The system usually consists of a “mixing board”, microphones, speakers, and cords (wires) that connect them all. You should only have to deal with using the microphones.

The mixing board should be at the opposite end of the room from the stage; this is where the tech sits during your performance to keep sound levels and tone quality adjusted (that’s called the ”mix”). The mixing board should never be on the stage, because the tech needs to hear how you sound in the room.

The speakers should be in front of you, facing the audience. If instead you are in front of or too close to the speakers, there will be ”feedback”  – a terrible screeching sound that gets louder and louder.

In large halls, you may need “monitor” speakers so you can hear yourself. These sit on the floor of the stage, facing you. Controlling feedback is an art when monitors are used, so do what the tech tells you! But do let him or her know if you cannot hear yourself.

Be careful not to stand on or trip over cords that will seem to be everywhere on the floor of the stage. Tripping on one can bring down a lot of equipment with you.

There will be microphones placed to pick up the sound of your voice and/or instrument. There are many kinds of microphones; each type works differently. Some will pick up your voice from a distance, and some only when you are very close. Some pick up sound from the tip of the mic; some from the side.  Some are better held or placed just under the chin; some must be spoken into directly. Some are uni-directional and some are omni-directional. Which type is used will depend on the room  you’re in, and whether you’re playing solo or in a group. Once in a while the sound tech only has one kind of microphone and therefore no choice, which can present a challenge if it’s not suited to the situation. That may or may not be his or her fault.
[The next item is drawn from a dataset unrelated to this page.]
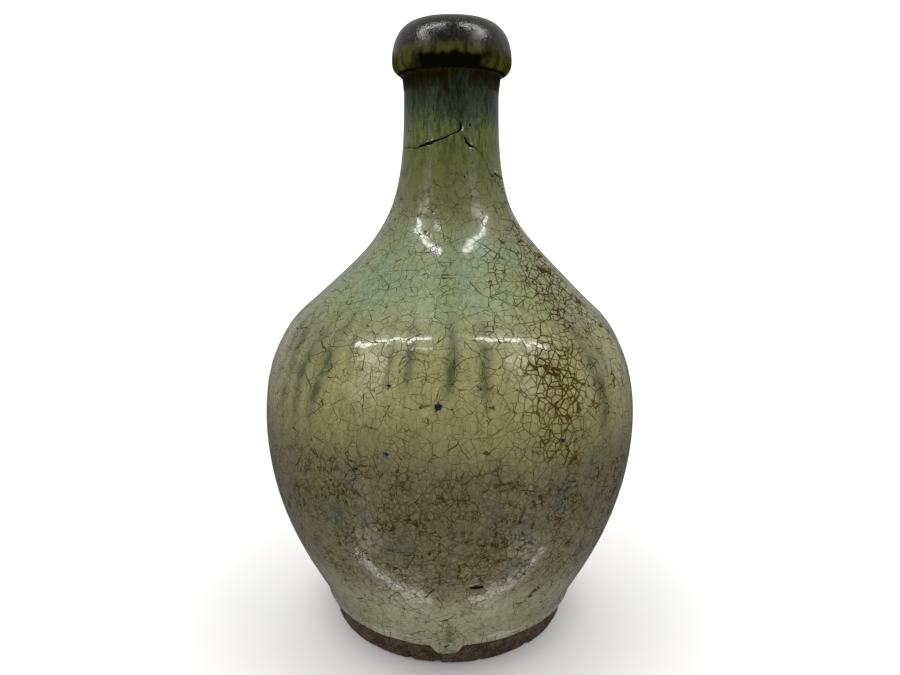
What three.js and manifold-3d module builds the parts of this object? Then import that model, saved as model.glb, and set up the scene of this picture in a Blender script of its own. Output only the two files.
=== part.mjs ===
// A tall-necked stoneware sake bottle (tokkuri), thrown in sections and glazed in three coats.
// Millimetres, +Z up, origin at the centre of the foot's underside. Every piece is a surface of
// revolution about Z, except for one run of glaze that hangs over the foot at the front (-Y).
import * as THREE from "three";
import { mergeVertices } from "three/addons/utils/BufferGeometryUtils.js";
import Module from "manifold-3d";

// ---------------------------------------------------------------- driving dimensions
const HEIGHT = 250;
const SEGMENTS = 32; // facets round every turned piece
const GAP = 0.3; // clearance between neighbouring pieces
const GLAZE = 0.6; // thickness of one coat of glaze
const BODY_WALL = 5.2; // clay wall of the body
const NECK_WALL = 4; // clay wall at the waist of the neck
const FLOOR_TOP = 15.5; // clay floor inside the bottle
const FLOOR_BOTTOM = 8.5; // underside of the floor, the roof of the foot recess
const FLOOR_RADIUS = 38; // rim of the separate floor disc

const FOOT = { outer: 52.6, top: 53.2, inner: 43, height: FLOOR_BOTTOM - GAP, chamfer: 1.2 };

// Stations of the outer surface of the body glaze. lean is the angle off vertical, and each
// handle is the length of the curve's tangent arm at that station.
const HIP = { r: 55.8, z: 10.6, lean: 0.05, above: 6.3 };
const BELLY = { r: 79.5, z: 89.5, below: 42.9, above: 35.9 };
const SHOULDER = { r: 57.9, z: 139.7, lean: -0.81, below: 6.1, above: 45.2 };
const WAIST = { r: 18.3, z: 228, below: 54.9 };

// The lip is a rolled bead whose outside leans in towards the mouth.
const LIP = { foot: 20.6, base: 230.8, r: 24.1, z: 235.2, above: 12.2, brow: 17, crest: 15.3 };
const BORE = WAIST.r - GLAZE - GAP - NECK_WALL - GAP - GLAZE; // bore between the glazed walls
const MOUTH_ROUND = 4; // height of the rounding from the crest into the bore

// Places along the outline curves, as shares of each curve.
const FILLET_END = 0.2; // where the floor fillet meets the wall, on the lower curve
const COAT_START = 0.8; // lower edge of the green coat, on the belly curve
const NECK_SEAM = 0.62; // the seam between body and neck, on the shoulder curve
const THROAT_END = 0.905; // where lip glaze and lining meet, on the shoulder curve

const FLARE = 1.4; // the neck widens by this much just below the lip
const DRIP = { halfWidth: 6.7, depth: 1.7, halfHeight: 5.4, z: 11 };

// Depths below the outer surface of the body glaze.
const CLAY = GLAZE + GAP;
const INSIDE = CLAY + BODY_WALL;
const COAT_BACK = -GAP;
const COAT_FACE = -GAP - GLAZE;

// ---------------------------------------------------------------- outline curves
const at = (r, z) => new THREE.Vector2(r, z);

// A point reached from a station along its lean.
function arm(station, length) {
  const lean = station.lean || 0;
  return at(station.r + Math.sin(lean) * length, station.z + Math.cos(lean) * length);
}

function between(low, high) {
  return new THREE.CubicBezierCurve(
    at(low.r, low.z),
    arm(low, low.above),
    arm(high, -high.below),
    at(high.r, high.z),
  );
}

const lowerCurve = between(HIP, BELLY);
const bellyCurve = between(BELLY, SHOULDER);
const shoulderCurve = between(SHOULDER, WAIST);

const lipUnderside = new THREE.CubicBezierCurve(
  at(LIP.foot, LIP.base),
  at(LIP.foot + 2.4, LIP.base),
  at(LIP.r, LIP.base + 1.6),
  at(LIP.r, LIP.z),
);
const lipSide = new THREE.CubicBezierCurve(
  at(LIP.r, LIP.z),
  at(LIP.r, LIP.z + LIP.above),
  at(LIP.brow, HEIGHT),
  at(LIP.crest, HEIGHT),
);
const mouthRound = new THREE.CubicBezierCurve(
  at(LIP.crest, HEIGHT),
  at(LIP.crest - 1.6, HEIGHT),
  at(BORE, HEIGHT - 1.6),
  at(BORE, HEIGHT - MOUTH_ROUND),
);
const throat = shoulderCurve.getPoint(THROAT_END).y + GAP;
const throatLine = new THREE.LineCurve(at(BORE, HEIGHT - MOUTH_ROUND), at(BORE, throat));

// Points along a curve, each moved square to it: a positive depth goes into the wall.
function stretch(curve, from, to, steps, depth) {
  const points = [];
  for (let i = 0; i <= steps; i++) {
    const t = from + ((to - from) * i) / steps;
    const place = curve.getPoint(t);
    const tangent = curve.getTangent(t);
    const inset = typeof depth === "function" ? depth(t) : depth;
    points.push(at(place.x - inset * tangent.y, place.y + inset * tangent.x));
  }
  return points;
}

// Several stretches as one run of points, without doubled joints.
function chain(...stretches) {
  const points = stretches.flat();
  return points.filter((p, i) => i === 0 || p.distanceTo(points[i - 1]) > 0.02);
}

// The share of a curve that covers a small distance at t.
function shareOf(curve, t, distance) {
  const small = 0.001;
  const span = curve.getPoint(t - small).distanceTo(curve.getPoint(t + small));
  return (distance * 2 * small) / span;
}

// ---------------------------------------------------------------- layers
// Every layer takes its points at the same places along the curves, so that the facets nest.

function lowerRun(depth) {
  return stretch(lowerCurve, 0, 1, 5, depth);
}

function bellyRun(depth) {
  return stretch(bellyCurve, 0, 1, 4, depth);
}

function shoulderRun(depth) {
  return stretch(shoulderCurve, 0, NECK_SEAM, 4, depth);
}

function neckRun(depth) {
  return stretch(shoulderCurve, NECK_SEAM, 1, 4, depth);
}

// The clay thins evenly from the shoulder to the waist of the neck.
const shoulderInside = (t) => CLAY + BODY_WALL + (NECK_WALL - BODY_WALL) * t;

const filletTop = stretch(lowerCurve, FILLET_END, FILLET_END, 1, INSIDE)[0];
const filletLean = lowerCurve.getTangent(FILLET_END);
const floorFillet = new THREE.CubicBezierCurve(
  at(FLOOR_RADIUS, FLOOR_TOP),
  at(FLOOR_RADIUS + 5, FLOOR_TOP),
  at(filletTop.x - 6 * filletLean.x, filletTop.y - 6 * filletLean.y),
  filletTop,
);

// ---------------------------------------------------------------- solids
function turned(profile) {
  return new THREE.LatheGeometry(profile, SEGMENTS).rotateX(Math.PI / 2);
}

function turnedRing(loop) {
  return turned([...loop, loop[0]]);
}

// A skin between two runs of points, the outer one listed upwards.
function skin(outer, inner) {
  return turnedRing([...outer, ...inner.reverse()]);
}

const wasm = await Module();
wasm.setup();

function solidOf(geometry) {
  const bare = geometry.clone();
  bare.deleteAttribute("normal");
  bare.deleteAttribute("uv");
  const merged = mergeVertices(bare, 1e-3);
  return new wasm.Manifold(
    new wasm.Mesh({
      numProp: 3,
      vertProperties: merged.attributes.position.array,
      triVerts: new Uint32Array(merged.index.array),
    }),
  );
}

function geometryOf(solid) {
  const mesh = solid.getMesh();
  const geometry = new THREE.BufferGeometry();
  geometry.setAttribute("position", new THREE.BufferAttribute(mesh.vertProperties, 3));
  geometry.setIndex(new THREE.BufferAttribute(mesh.triVerts, 1));
  geometry.computeVertexNormals();
  return geometry;
}

// ---------------------------------------------------------------- materials
function finish(colour, roughness, metalness = 0) {
  return new THREE.MeshStandardMaterial({ color: colour, roughness, metalness });
}

const bareClay = finish(0x4a3a2c, 0.95);
const bodyClay = finish(0x8a7658, 0.9);
const ashGlaze = finish(0x87835c, 0.25);
const greenGlaze = finish(0x5f6b42, 0.2);
const ironGlaze = finish(0x2a2b1e, 0.3, 0.1);
const liningGlaze = finish(0x6d6a4c, 0.35);

// ---------------------------------------------------------------- clay pieces

// The trimmed ring that the bottle stands on, with its outer edge a little chamfered.
function footRing() {
  return turnedRing([
    at(FOOT.inner + FOOT.chamfer, 0),
    at(FOOT.outer - FOOT.chamfer / 2, 0),
    at(FOOT.outer, FOOT.chamfer / 2),
    at(FOOT.top, FOOT.height),
    at(FOOT.inner, FOOT.height),
    at(FOOT.inner, FOOT.chamfer),
  ]);
}

// The middle of the floor, seated on a bevel inside the lower wall.
function baseDisc() {
  const rim = FLOOR_RADIUS - GAP;
  return turned([
    at(0, FLOOR_BOTTOM),
    at(rim - 2, FLOOR_BOTTOM),
    at(rim, FLOOR_TOP),
    at(0, FLOOR_TOP),
  ]);
}

// The lower half of the body, from its flange on the foot ring to the seam at the belly.
function lowerBodyWall() {
  const seam = 1 - shareOf(lowerCurve, 0.99, GAP / 2);
  return turnedRing([
    at(FLOOR_RADIUS - 2, FLOOR_BOTTOM),
    at(FOOT.top, FLOOR_BOTTOM),
    ...stretch(lowerCurve, 0, seam, 5, CLAY),
    ...stretch(lowerCurve, seam, FILLET_END, 4, INSIDE),
    ...stretch(floorFillet, 1, 0, 3, 0).slice(1),
  ]);
}

// The upper half of the body, from the belly seam up to the neck seam.
function upperBodyWall() {
  const low = shareOf(bellyCurve, 0.01, GAP / 2);
  const high = NECK_SEAM - shareOf(shoulderCurve, NECK_SEAM, GAP / 2);
  const run = (bellyDepth, shoulderDepth) =>
    chain(
      stretch(bellyCurve, low, 1, 4, bellyDepth),
      stretch(shoulderCurve, 0, high, 4, shoulderDepth),
    );
  return skin(run(CLAY, CLAY), run(INSIDE, shoulderInside));
}

// The neck, drawn up from the shoulder and flared where the lip is rolled over it.
function neckTube() {
  const low = NECK_SEAM + shareOf(shoulderCurve, NECK_SEAM, GAP / 2);
  const top = LIP.base - GAP;
  return skin(
    [...stretch(shoulderCurve, low, 1, 4, CLAY), at(WAIST.r - CLAY + FLARE, top)],
    [...stretch(shoulderCurve, low, 1, 4, shoulderInside), at(BORE + CLAY, top)],
  );
}

// The rolled bead of clay round the mouth.
function lipCollar() {
  const bore = BORE + CLAY;
  return turnedRing([
    at(bore, LIP.base),
    at(LIP.foot - CLAY, LIP.base),
    ...chain(
      stretch(lipUnderside, 0, 1, 3, CLAY),
      stretch(lipSide, 0, 1, 5, CLAY),
      stretch(mouthRound, 0, 1, 3, CLAY),
    ),
  ]);
}

// ---------------------------------------------------------------- glaze coats

function ashSkin() {
  const run = (depth) =>
    chain(lowerRun(depth), bellyRun(depth), shoulderRun(depth), neckRun(depth));
  return skin(run(0), run(GLAZE));
}

// One run of ash glaze that hangs down over the foot, cut to the shape of the clay behind it.
function glazeDrip() {
  const bead = new THREE.SphereGeometry(1, 20, 12);
  bead.scale(DRIP.halfWidth, DRIP.depth, DRIP.halfHeight);
  bead.translate(0, GLAZE + GAP - HIP.r, DRIP.z);
  const behind = turned([
    at(0, 0),
    at(FOOT.top + GAP, 0),
    at(FOOT.top + GAP, FLOOR_BOTTOM - GAP / 2),
    ...stretch(lowerCurve, 0, 0.2, 2, GLAZE),
    at(0, lowerCurve.getPoint(0.2).y),
  ]);
  return solidOf(bead).subtract(solidOf(behind));
}

// The pale ash coat that covers the body and neck down to just above the foot.
function bodyGlaze() {
  return geometryOf(solidOf(ashSkin()).add(glazeDrip()));
}

// The green coat poured over the neck and shoulder, on top of the ash coat.
function shoulderGlaze() {
  const run = (depth) => [
    ...chain(
      stretch(bellyCurve, COAT_START, 1, 1, depth),
      shoulderRun(depth),
      neckRun(depth),
    ),
    at(WAIST.r - depth + FLARE, LIP.base - GAP),
  ];
  return skin(run(COAT_FACE), run(COAT_BACK));
}

// The dark iron coat on the lip, which turns in over the mouth and down the throat.
function lipGlaze() {
  const run = (depth) =>
    chain(
      stretch(lipUnderside, 0, 1, 3, depth),
      stretch(lipSide, 0, 1, 5, depth),
      stretch(mouthRound, 0, 1, 3, depth),
      stretch(throatLine, 0, 1, 1, depth),
    );
  return skin(run(0), run(GLAZE));
}

// The lining that makes the inside hold liquid, from the floor up to the lip glaze.
function interiorGlaze() {
  const run = (depth) => [
    at(0, FLOOR_TOP + depth),
    ...chain(
      stretch(floorFillet, 0, 1, 3, depth),
      stretch(lowerCurve, FILLET_END, 1, 4, INSIDE + depth),
      bellyRun(INSIDE + depth),
      shoulderRun((t) => shoulderInside(t) + depth),
      stretch(shoulderCurve, NECK_SEAM, THROAT_END, 3, (t) => shoulderInside(t) + depth),
    ),
  ];
  return turned([...run(GAP), ...run(GAP + GLAZE).reverse()]);
}

// ---------------------------------------------------------------- the bottle
const pieces = [
  ["foot_ring", footRing(), bareClay],
  ["base_disc", baseDisc(), bareClay],
  ["lower_body_wall", lowerBodyWall(), bodyClay],
  ["upper_body_wall", upperBodyWall(), bodyClay],
  ["neck_tube", neckTube(), bodyClay],
  ["lip_collar", lipCollar(), bodyClay],
  ["body_glaze", bodyGlaze(), ashGlaze],
  ["shoulder_glaze", shoulderGlaze(), greenGlaze],
  ["lip_glaze", lipGlaze(), ironGlaze],
  ["interior_glaze", interiorGlaze(), liningGlaze],
];

const bottle = new THREE.Group();
for (const [name, geometry, material] of pieces) {
  const mesh = new THREE.Mesh(geometry, material);
  mesh.name = name;
  bottle.add(mesh);
}

export default bottle;
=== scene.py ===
"""The looks of a glazed stoneware sake bottle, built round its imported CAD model.

Lengths are in millimetres until a mesh is made, azimuth 0 is the front (-Y) and grows to the
right (+X), and heights are above the surface that the bottle stands on.
"""
import math

import bpy
import numpy as np
from mathutils import Matrix, Vector


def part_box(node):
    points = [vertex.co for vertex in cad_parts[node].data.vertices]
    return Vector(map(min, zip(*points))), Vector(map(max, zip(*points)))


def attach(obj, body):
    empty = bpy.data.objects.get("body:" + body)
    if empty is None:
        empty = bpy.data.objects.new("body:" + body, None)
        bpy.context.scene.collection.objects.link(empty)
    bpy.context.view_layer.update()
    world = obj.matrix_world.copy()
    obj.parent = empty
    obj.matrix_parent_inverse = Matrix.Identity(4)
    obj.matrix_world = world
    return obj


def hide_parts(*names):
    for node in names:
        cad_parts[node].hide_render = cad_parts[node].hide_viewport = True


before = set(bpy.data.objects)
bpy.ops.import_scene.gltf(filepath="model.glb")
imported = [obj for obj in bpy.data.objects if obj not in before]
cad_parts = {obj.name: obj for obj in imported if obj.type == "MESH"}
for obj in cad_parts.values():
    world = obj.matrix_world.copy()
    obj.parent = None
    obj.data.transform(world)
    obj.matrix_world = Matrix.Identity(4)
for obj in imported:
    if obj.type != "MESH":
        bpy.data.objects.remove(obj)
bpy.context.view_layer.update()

MM = 0.001

# -------------- sizes from the frame


def top_of(node):
    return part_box(node)[1].z / MM


def base_of(node):
    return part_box(node)[0].z / MM


def radius_of(node):
    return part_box(node)[1].x / MM


HEIGHT = top_of("lip_glaze")
LIP_BASE = base_of("lip_collar")
LIP_RADIUS = radius_of("lip_glaze")
THROAT = base_of("lip_glaze")
BELLY_RADIUS = radius_of("body_glaze")
BELLY_HEIGHT = top_of("lower_body_wall")
FOOT_TOP_RADIUS = radius_of("foot_ring")
FOOT_HEIGHT = top_of("foot_ring")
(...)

A lapel mic may sometimes be used. It is very small and is clipped onto your clothing, and has a wire that runs to a little box that is clipped onto your belt, waistband, or pocket. When you turn your head, the mic doesn’t turn with you, so your voice can fade in and out accordingly. Some people forget about the mic and touch it while gesturing, making a thunderous sound.  Some people forget to turn the box on. Some forget to turn it off when they are not on stage, creating extraneous noises through the speakers. Beware of this phenomenon, especially if you’re carrying on private conversations or using the bathroom – you wouldn’t want to be remembered in perpetuity in sound-tech lore.

Additionally, some lapel mics have antenna wires that hang from the box, and will react by making strange sounds whenever you come close to large metal objects. If you have such an antenna on a lapel mic, be careful  –  even metal heater vents and metal chairs can cause problems. Sitting on the wire doesn’t help either.

Conventional mics are usually on adjustable stands, of which there are several kinds. “Gooseneck” stands are fully adjustable, depending on the length. They tend to creak when you adjust them, so check that out before performance time. “Boom” stands are common and practical  –  they have an adjustable angled arm attached to an adjustable upright pole.

Why anyone would want to use a stand other than the above types is a mystery, but occasionally you’ll run into a stand that is just a pole that adjusts for height only. Instead of bringing the mic close to you or your instrument, you must bring your voice or instrument close to it.

Whatever the stand, treat it carefully. Don’t try to adjust the angle or height without loosening the appropriate gizmo, and don’t expect it to stay in position without tightening the same gizmo. Have the tech show you.

Likewise, it’s not a good idea to try to adjust the angle of the microphone itself, unless you know for sure it’s firmly attached to its holder. If it’s in a pressure-fit holder,  it can fall out from its own weight if turned the wrong way. Have the tech do the adjusting if you’re not sure. Otherwise you could ruin an expensive microphone.

Speak or sing into the mic at a normal volume. Don’t shout; don’t whisper. Don’t play louder or softer than normal. When speaking or singing, if popping sounds occur when you say a P or a T, speak over the top of the mic rather than directly into it.

For fretted instruments, usually you want the mic to point at the sound hole or soundboard but not be in the way of your hands while playing. For pianos, it should point to the inside, not the keyboard. For a harp, I find it best to have the mic low on the left side, angled upward toward where the strings enter the soundboard. It has to be low enough to not get in the way of your left hand while playing. If the tech places a mic in a position that is not optimal, ask him or her to move it to where you want it.

If at first you are uncomfortable about using a sound system, remember it’s like any learning experience. In time it will become second nature.